Generates buildgrid.server.cas.storage.index.sql.SQLIndex using the tag !sql-index.

Usage

- !sql-index
  # Assuming the YAML anchors are defined elsewhere in the config file
  storage: *cas-storage
  sql: *sql
  sql-ro: *readonly-sql
  window-size: 1000
  inclause-limit: -1
  max-inline-blob-size: 256
  refresh-accesstime-older-than: 0

Parameters:

storage (buildgrid.server.cas.storage.storage_abc.StorageABC) – Instance of storage to use. This must be a storage object constructed using a YAML tag ending in -storage, for example !disk-storage.
sql (buildgrid.server.sql.provider.SqlProvider) – A configured SQL connection manager. This must be an object with an !sql-connection YAML tag.
sql_ro (buildgrid.server.sql.provider.SqlProvider) – Similar to sql, but used for readonly backend transactions. If set, it should be configured with a replica of main DB using an optional but encouraged readonly role. Permission check is not executed by BuildGrid. If not set, readonly transactions are executed by sql object.
window_size (uint) – Maximum number of blobs to fetch in one SQL operation (larger resultsets will be automatically split into multiple queries)
inclause_limit (int) – If nonnegative, overrides the default number of variables permitted per “in” clause. See the buildgrid.server.cas.storage.index.sql.SQLIndex comments for more details.
max_inline_blob_size (int) – Blobs of this size or smaller are stored directly in the index and not in the backing storage (must be nonnegative).
refresh-accesstime-older-than (int) – When reading a blob, its access timestamp will not be updated if the current time is not at least refresh-accesstime-older-than seconds newer than the access timestamp. Set this to reduce load associated with frequent timestamp updates.

Important

It is strongly recommended to set refresh-accesstime-older-than to a reasonably large value to minimise database churn when using an SQLIndex.

See Lifespan for details on how this affects blob lifespans.

Changed in version 0.4.0: fallback_on_get functionality was removed. !replicated-storage allows for clean migrations more generally.

Lifespan

The index implementions maintain access timestamps which are used by cleanup to determine whether or not the blob is old enough to be deleted. The Redis index updates this timestamp whenever the blob is referenced by a FindMissingBlobs request, but the SQL index can be configured to skip this update sometimes, if the timestamp is recent enough.

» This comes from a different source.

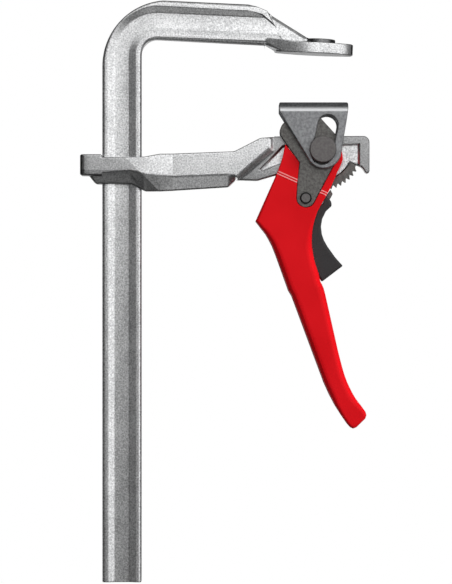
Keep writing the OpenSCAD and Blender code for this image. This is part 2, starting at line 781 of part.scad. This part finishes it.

This configuration option (refresh-accesstime-older-than) has implications on the guaranteed lifespan of blobs however, and should be taken into account when configuring only-if-unused-for in the cleanup process.

Specifically, the last access could have occurred anywhere in the window of refresh-accesstime-older-than seconds since the recorded access time.

|------ SQLIndex ------|
|--------------------------- Cleanup only-if-unused-for ----------------------------|
                       |-------------------- Guaranteed Lifespan -------------------|

This leaves the actual guaranteed lifespan of blobs equal to

l = only_if_unused_for - refresh_accesstime_older_than

FMB Cache

BuildGrid also has a RedisFMBCache storage type. This stores blob existence information in Redis in a similar way to the RedisIndex, however it sets the value of each digest’s key to 1 if the blob exists, and 0 if not.

Keys in the RedisFMBCache also expire after a configured TTL, which is only refreshed when changing the value of the key in the cache. This is to force requests to sometimes hit the underlying storage layer, to allow that storage implementation to update its access time metadata for the blob if necessary.

This cache is transparent, and will gracefully fall back to the underlying storages in the case of Redis unavailability. Whilst also doing the job of speeding up FindMissingBlobs calls, this is a separate concept from the index and cannot be used for cleanup. This cache is not an authoritative source for the existence (or not) of blobs whose digests are not cached.

Lifespan

Adding this extra layer of caching complicates the minimum guaranteed lifespan calculation.

                       |- FMB Cache TTL -|
|------ SQLIndex ------|
|--------------------------- Cleanup only-if-unused-for ----------------------------|
                                         |----------- Guaranteed Lifespan ----------|

The pathological case is a digest which is included in a FindMissingBlobs call close to the end of the SQLIndex access timestamp update window. This will cache the existence, but not update the timestamp. As such, there is a window equal to the size of the FMB cache TTL during which we may have received a request which should have updated the access timestamp but did not.

The guaranteed lifespan for a blob in CAS is now

l = only_if_unused_for - refresh_accesstime_older_than - fmb_cache_ttl

This should be accounted for when configuring cleanup.

As a worked example, say we want to guarantee that blobs in CAS are available for a minimum of 24 hours after their last access. If we have our SQLIndex configured to refresh access timestamps every 6 hours, and an FMB cache in front of the index with a 1 hour TTL, we need to set only-if-unused-for to 31 hours when configuring cleanup.